The next step in our computer vision pipeline is to classify an image of a letter. To do this we tried two different classification architectures, a Visual Transformer (ViT), and a Convolutional Neural Network (CNN). The ViT broke the image into 4 patches, which were then passed through a linear layer before being passed to the transformer. The transformer consisted of six residual self attention blocks. The output of the transformer was then passed to a classification network, which was just a linear layer with an output size of 47 - the number of classes in our data set. The CNN was comprised of 3 convolutional layers of decreasing size, followed by 2 fully connected layers, and lastly an output layer again with an output size of 47.
Both of these models were trained for 50 epochs on the EMNIST data set, which contains images of handwritten letters and numbers.

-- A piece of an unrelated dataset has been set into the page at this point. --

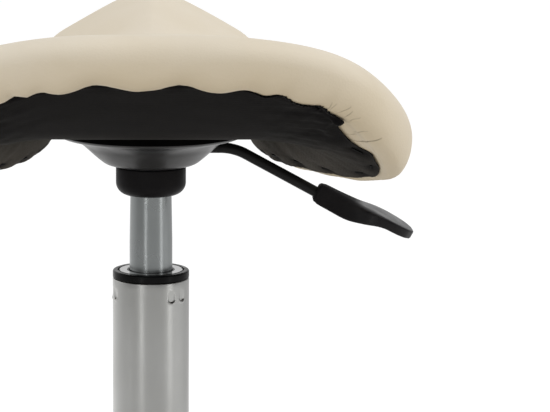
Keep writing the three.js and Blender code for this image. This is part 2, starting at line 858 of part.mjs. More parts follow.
// The moulded paddle: a round neck over the rod's end that flattens into a wide thumb blade
function leverPaddle() {
  const sides = 14;
  const rings = paddleShares.map(([share, blade, size]) => {
    const halfWidth = (THREE.MathUtils.lerp(paddleNeckWidth, paddleBladeWidth, blade) * size) / 2;
    const squeeze = THREE.MathUtils.lerp(size, Math.sqrt(size), blade);
    const height = THREE.MathUtils.lerp(paddleNeckHeight, paddleBladeHeight, blade) * squeeze;
    const lift = ((paddleNeckHeight - paddleBladeHeight) / 2) * blade; // its top runs on from the neck's
    const middle = onSlope(paddleStart + paddleLength * share, lift);
    const up = new THREE.Vector3(Math.sin(leverDroop), 0, Math.cos(leverDroop));
    return Array.from({ length: sides }, (_, i) => {
      const a = (2 * Math.PI * (i + 0.5)) / sides;
      const [c, s] = [Math.cos(a), Math.sin(a)];
      const wide = halfWidth * Math.sign(c) * Math.sqrt(Math.abs(c));
      const tall = (height / 2) * Math.sign(s) * Math.sqrt(Math.abs(s));
      return middle.clone().addScaledVector(up, tall).add(new THREE.Vector3(0, wide, 0));
    });
  });
  const neck = onSlope(paddleStart);
  const body = skin(rings);
  const boreLength = leverSlope - paddleStart + seatGap + cutOverrun;
  const bore = rod(leverRadius + seatGap, boreLength, 12)
    .rotateY(Math.PI / 2 + leverDroop)
    .translate(...onSlope(paddleStart - cutOverrun).sub(neck).toArray())
    .translate(...neck.toArray());
  return cut(body, bore);
}

function seatBolt() {
  const flange = collarFoot + panFlangeHeight;
  const head = rod(boltHeadRadius, boltHeadHeight, 6);
  const shankLength = boltHeadHeight + seatGap + panSheet + boltReach;
  const shank = rod(boltRadius, shankLength, 10);
  return join(head, shank).translate(0, 0, flange - seatGap - boltHeadHeight);
}

// Saddle seat

// The right half of the plan outline from the rear centre to the nose: shares of the half
// width, and of the reach behind (negative) or ahead of the column; then the height of the
// edge's fullest line and of its lowest line, as shares of the edge height
const outlineShares = [
  [0, -1, 1.19, 0.99],
  [0.396, -1.01, 1.2, 0.98],
  [0.733, -0.93, 1.05, 0.78],
  [0.936, -0.725, 0.7, 0.4],
  [1, -0.5, 0.445, 0.14],
  [0.924, -0.27, 0.345, 0.035],
  [0.782, 0, 0.31, 0.005],
  [0.644, 0.25, 0.31, 0],
  [0.545, 0.51, 0.35, 0.04],
  [0.51, 0.74, 0.58, 0.21],
  [0.351, 0.93, 0.8, 0.44],
  [0, 1, 0.92, 0.56],
];

// How the saddle's top falls away sideways, by stations from rear to nose: the place as a
// share of the reach, the ridge as a share of the rise, the fall at one side reach, its power
const saddleShares = [
  [-1, 0.81, 0.092, 3.65],
  [-0.86, 1, 0.103, 2.9],
  [-0.6, 0.57, 0.099, 3.25],
  [-0.3, 0.17, 0.18, 2.6],
  [0, 0, 0.3, 1.9],
  [0.25, 0.09, 0.38, 1.65],
  [0.5, 0.52, 0.48, 1.49],
  [0.75, 0.93, 0.565, 1.45],
  [0.88, 1, 0.585, 1.3],
  [1, 0.98, 0.553, 1.4],
];

function alongSeat(share) {
  return share * (share < 0 ? seatRearReach : seatNoseReach);
}

// A smooth curve through one column of the stations, read at the place y
function station(y, column) {
  const rows = saddleShares;
  let i = 1;
  while (i < rows.length - 2 && alongSeat(rows[i + 1][0]) < y) i++;
  const [before, a, b, after] = [rows[i - 1], rows[i], rows[i + 1], rows[i + 2] ?? rows[i + 1]];
  const length = alongSeat(b[0]) - alongSeat(a[0]);
  const t = THREE.MathUtils.clamp((y - alongSeat(a[0])) / length, -1, 1);
  const slope = (p, q) =>
    ((q[column] - p[column]) / (alongSeat(q[0]) - alongSeat(p[0]))) * length;
  const [t2, t3] = [t ** 2, t ** 3];
  return (
    a[column] * (2 * t3 - 3 * t2 + 1) +
    slope(before, b) * (t3 - 2 * t2 + t) +
    b[column] * (3 * t2 - 2 * t3) +
    slope(a, after) * (t3 - t2)
  );
}

// Height of the saddle's top over a plan point
function saddleTop(x, y) {
  const rise = y < 0 ? cantleRise : pommelRise;
  const ridge = collarFoot + ridgeHeight + rise * station(y, 1);
  return ridge - sideReach * station(y, 2) * (Math.abs(x) / sideReach) ** station(y, 3);
}

// The outline as rays from the column's axis: direction, reach and the edge's two heights
function outlineRays() {
  const corner = ([x, y, ...heights], k, side) =>
    new THREE.Vector3(
      side * seatHalfWidth * x,
      alongSeat(y),
      collarFoot + sideEdgeHeight + seatEdgeHeight * heights[k],
    );
  const [full, low] = [0, 1].map((k) => {
    const right = outlineShares.map((row) => corner(row, k, 1));
    const left = outlineShares.slice(1, -1).map((row) => corner(row, k, -1));
    return new THREE.CatmullRomCurve3([...right, ...left.reverse()], true, "centripetal");
  });
  return Array.from({ length: outlineSteps }, (_, i) => {
    const share = full.getUtoTmapping(i / outlineSteps);
    const point = full.getPoint(share);
    const reach = Math.hypot(point.x, point.y);
    return {
      dx: point.x / reach,
      dy: point.y / reach,
      reach,
      full: point.z,
      low: low.getPoint(share).z,
    };
  });
}

const rays = outlineRays();

// How far the underside stays flat over the mounting pan
function flatReach(ray) {
  const bounds = [
    ray.dy < 0 ? (coverRimRadius + mountMarginRear) / -ray.dy : Infinity,
    ray.dy > 0 ? (coverRimRadius + mountMarginFront) / ray.dy : Infinity,
    Math.max(mountFlatShare * ray.reach, coverRimRadius + mountMarginSide),
  ];
  const power = 8;
  return bounds.reduce((sum, bound) => sum + bound ** -power, 0) ** (-1 / power);
}

const undersideSweep = 1.12; // above 1, the underside leaves its flat middle gradually

// Underside of the dust cover: flat over the pan, then away to the edge
function undersideAt(ray, distance) {
  const flat = flatReach(ray);
  const share = Math.max(0, (distance - flat) / (ray.reach - dustInset - flat));
  const level = collarFoot + seatBase;
  return THREE.MathUtils.lerp(level, ray.low + dustDrop, share ** undersideSweep);
}

// Where the turned-in cover lies on the dust cover's inner side, and where the shell does. All
// the sheets there share these places, so that their facets stay parallel
const turnedInsets = [dustInset, shellInset, coverMargin];
const bedInsets = [coverMargin + marginEase, coverMargin, shellInset];

// Places on the top, on the upper half of the rolled edge and on its lower half
const topShares = [0.26, 0.5, 0.7, 0.87];
const upperShares = [0, 0.28, 0.52, 0.76];
const lowerShares = [0, 0.33, 0.66, 1];

// The cover's outside in the vertical plane of one ray, from near the centre to the turned-in
// margin, as [distance, height] pairs
function coverCourse(ray) {
  const rollStart = ray.reach - edgeRoll;
  const top = (distance) => saddleTop(ray.dx * distance, ray.dy * distance);
  const slope = (top(rollStart) - top(rollStart - edgeRoll / 8)) * 8;
  const pull = 0.55;
  const at = (x, z) => new THREE.Vector2(x, z);
  const upper = new THREE.CubicBezierCurve(
    at(rollStart, top(rollStart)),
    at(rollStart + edgeRoll * pull, top(rollStart) + slope * pull),
    at(ray.reach, THREE.MathUtils.lerp(ray.full, top(rollStart), pull)),
    at(ray.reach, ray.full),
  );
  const lower = new THREE.CubicBezierCurve(
    at(ray.reach, ray.full),
    at(ray.reach, THREE.MathUtils.lerp(ray.full, ray.low, pull)),
    at(ray.reach - edgeTuck * (1 - pull), ray.low),
    at(ray.reach - edgeTuck, ray.low),
  );
  const lap = dustSheet + seatGap;
  const turned = turnedInsets.map((inset) => ray.reach - inset);
  return [
    ...topShares.map((share) => [rollStart * share, top(rollStart * share)]),
    ...upperShares.map((share) => upper.getPoint(share).toArray()),
    ...lowerShares.map((share) => lower.getPoint(share).toArray()),
    ...turned.map((distance) => [distance, undersideAt(ray, distance) + lap]),
  ];
}

// A cover's course moved inwards by an amount: square to itself, and straight up where turned in
function inside(course, amount) {
  const turned = course.length - turnedInsets.length;
  return course.map(([x, z], i) => {
    if (i >= turned) return [x, z + amount];
    const [bx, bz] = course[Math.max(i - 1, 0)];
    const [ax, az] = course[Math.min(i + 1, turned - 1)];
    const length = Math.hypot(ax - bx, az - bz);
    return [x + ((az - bz) / length) * amount, z - ((ax - bx) / length) * amount];
  });
}

// A body whose section on every ray is the list of points that sectionOn gives, between a
// pole on top and a pole below on the column's axis
function around(sectionOn, topZ, footZ) {
  const sections = rays.map(sectionOn);
  const rings = sections[0].map((_, j) =>
    sections.map((section, i) => {
      const [distance, z] = section[j];
      return new THREE.Vector3(rays[i].dx * distance, rays[i].dy * distance, z);
    }),
  );
  const pole = (z) => [new THREE.Vector3(0, 0, z)];
  return skin([pole(topZ), ...rings, pole(footZ)]);
}

function seatCover() {
  const top = saddleTop(0, 0);
  const section = (ray) => {
    const outer = coverCourse(ray);
    return [...outer, ...inside(outer, coverSkin).reverse()];
  };
  return around(section, top, top - coverSkin);
}

// Underside of the shell: on the dust cover in the middle, and on the turned-in cover near the edge
function shellUnder(ray, distance) {
  const margin = ray.reach - coverMargin;
  const share = THREE.MathUtils.smoothstep(distance, margin - marginEase, margin);
  return undersideAt(ray, distance) + dustSheet + seatGap + share * (coverSkin + seatGap);
}

// Distances of the rings of the seat's underside, from the flat middle outwards
function bedRings(ray) {
  return [flatReach(ray), ...bedInsets.map((inset) => ray.reach - inset)];
}

const shellLevel = collarFoot + seatBase + dustSheet + seatGap;
const shellTop = shellLevel + shellThickness;

function seatShell() {
  const section = (ray) => {
    const under = bedRings(ray).map((d) => [d, shellUnder(ray, d)]);
    return [...under.map(([d, z]) => [d, z + shellThickness]), ...under.reverse()];
  };
  const barrelHole = teeNutBarrelRadius + seatGap;
  const seat = shellTop - teeNutFlange - seatGap;
  return cut(
    around(section, shellTop, shellLevel),
    ...boltHoles(barrelHole, shellLevel - cutOverrun, shellThickness + 2 * cutOverrun),
    ...boltHoles(teeNutRadius + seatGap, seat, cutOverrun),
  );
}

function seatFoam() {
  const over = (ray, d) => shellUnder(ray, d) + shellThickness + seatGap;
  const section = (ray) => {
    const course = inside(coverCourse(ray), coverSkin + seatGap);
    const turned = course.slice(-turnedInsets.length);
    const foot = Math.max(turned[0][1], turned[1][1]);
    const wall = ray.reach - shellInset + seatGap;
    const bed = bedRings(ray).map((d) => [d, over(ray, d)]);
    bed[bed.length - 1][0] = wall;
    return [...course.slice(0, 1 - turnedInsets.length), [wall, foot], ...bed.reverse()];
  };
  return around(section, saddleTop(0, 0) - coverSkin - seatGap, shellTop + seatGap);
}

function dustCover() {
  const level = collarFoot + seatBase;
  const section = (ray) => {
    const under = [...bedRings(ray), ray.reach - dustInset].map((d) => [d, undersideAt(ray, d)]);
    return [...under.map(([d, z]) => [d, z + dustSheet]), ...under.reverse()];
  };
  const sheet = around(section, level + dustSheet, level);
  return cut(sheet, ...boltHoles(boltRadius + boltHoleGap, level - cutOverrun, 3 * cutOverrun));
}

function teeNut() {
  const bore = boltRadius + runningGap;
  const profile = [
    [bore, shellTop - teeNutBarrel],
    [teeNutBarrelRadius, shellTop - teeNutBarrel],
    [teeNutBarrelRadius, shellTop - teeNutFlange],
    [teeNutRadius, shellTop - teeNutFlange],
    [teeNutRadius, shellTop],
    [bore, shellTop],
  ];
  return revolve(profile, 10);
}

// The stool

part("star_base", starBase().rotateZ(THREE.MathUtils.degToRad(firstLegAngle)), "chrome");
for (let i = 0; i < legCount; i++) {
  const angle = THREE.MathUtils.degToRad(firstLegAngle + (360 * i) / legCount);
  addCaster(i + 1, angle);
}

part("column_tube", columnTube(), "chrome");
part("guide_bush", guideBush(), "plastic");
const washer = () => ring(rodNeckRadius + runningGap, washerRadius, washerThickness, 20);
part("bearing_lower_washer", washer(), "steel").position.z = lowerWasherFoot;
part("bearing_cage", bearingCage(), "steel").position.z = cageMiddle;
part("bearing_upper_washer", washer(), "steel").position.z = upperWasherFoot;
part("piston_rod", pistonRod(), "steel");
part("retaining_clip", retainingClip(), "steel").position.z =
  columnFoot - clipThickness - seatGap;
part("stop_buffer", buffer(), "rubber");
part("pressure_tube", pressureTube(), "steel");
part("release_button", releaseButton(), "steel");

part("socket_collar", socketCollar(), "plastic");
part("taper_socket", taperSocket(), "steel");
part("mounting_pan", mountingPan(), "painted");
part("mechanism_cover", mechanismCover(), "painted");
part("lever_bracket", pivotBracket(), "steel");
part("lever_pivot_pin", pivotPin(), "steel");
part("lever_rod", leverRod(), "painted");
part("lever_paddle", leverPaddle(), "plastic");

part("dust_cover", dustCover(), "dust");
part("seat_shell", seatShell(), "ply");
part("seat_foam", seatFoam(), "foam");
part("seat_cover", seatCover(), "cream");
for (let i = 0; i < boltCount; i++) {
  const angle = (2 * Math.PI * (i + 0.5)) / boltCount;
  const [x, y] = [boltCircle * Math.cos(angle), boltCircle * Math.sin(angle)];
  part(`seat_bolt_${i + 1}`, seatBolt(), "steel").position.set(x, y, 0);
  part(`tee_nut_${i + 1}`, teeNut(), "steel").position.set(x, y, 0);
}

export default root;
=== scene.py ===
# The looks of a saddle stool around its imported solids. Metres, +Z up, in the solids' own frame:
# the origin is on the floor under the column, +Y is the way the sitter faces.
import json
import math

import bpy
import numpy as np
from mathutils import Matrix, Vector

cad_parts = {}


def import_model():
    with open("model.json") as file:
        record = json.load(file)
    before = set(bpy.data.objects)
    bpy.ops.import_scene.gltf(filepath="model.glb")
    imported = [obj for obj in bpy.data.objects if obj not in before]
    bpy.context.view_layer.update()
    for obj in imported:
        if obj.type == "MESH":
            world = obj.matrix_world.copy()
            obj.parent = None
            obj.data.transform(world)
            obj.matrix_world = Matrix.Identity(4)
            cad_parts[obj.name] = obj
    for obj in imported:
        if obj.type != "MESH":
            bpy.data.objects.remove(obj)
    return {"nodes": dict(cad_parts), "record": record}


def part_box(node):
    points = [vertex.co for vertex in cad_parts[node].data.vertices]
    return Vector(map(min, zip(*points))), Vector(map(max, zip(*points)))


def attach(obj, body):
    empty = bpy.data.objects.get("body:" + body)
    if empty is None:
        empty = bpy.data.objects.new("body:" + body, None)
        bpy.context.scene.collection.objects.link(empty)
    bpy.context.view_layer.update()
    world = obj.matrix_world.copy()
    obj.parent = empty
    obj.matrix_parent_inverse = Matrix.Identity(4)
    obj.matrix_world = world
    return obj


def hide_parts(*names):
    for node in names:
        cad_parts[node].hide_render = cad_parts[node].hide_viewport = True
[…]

The EMNIST data set has a variety of different "splits" which allow you to group the data differently. We choose to use the balanced split, this – as the name implies – ensures that we have equal samples from each of the 47 classes. The classes provided in this split are all of the numbers, upper case letters, and most of the lower case letters, some lower case letters are re-labeled as upper case letters since they are difficult or impossible to distinguish from each other, eg. lower case "s" and uppercase "S". After training we tested both models on some of our own handwritten images, and decided that the CNN model provided greater real world accuracy.
At the end of the project, we were able to achieve our primary objective: writing sentences with our robot SWAN. We also achieved a secondary goal: integrating a written word detection program. The assembly of the robot was the most challenging part, as we implemented a unique design that had not been previously implemented (at least not to our knowledge). There definitely is a lot of room for improvement, such as increasing the accuracy of SWAN, and making it more compact and portable. However, with the time and resources we had, we are happy with what we came up with and what we achieved.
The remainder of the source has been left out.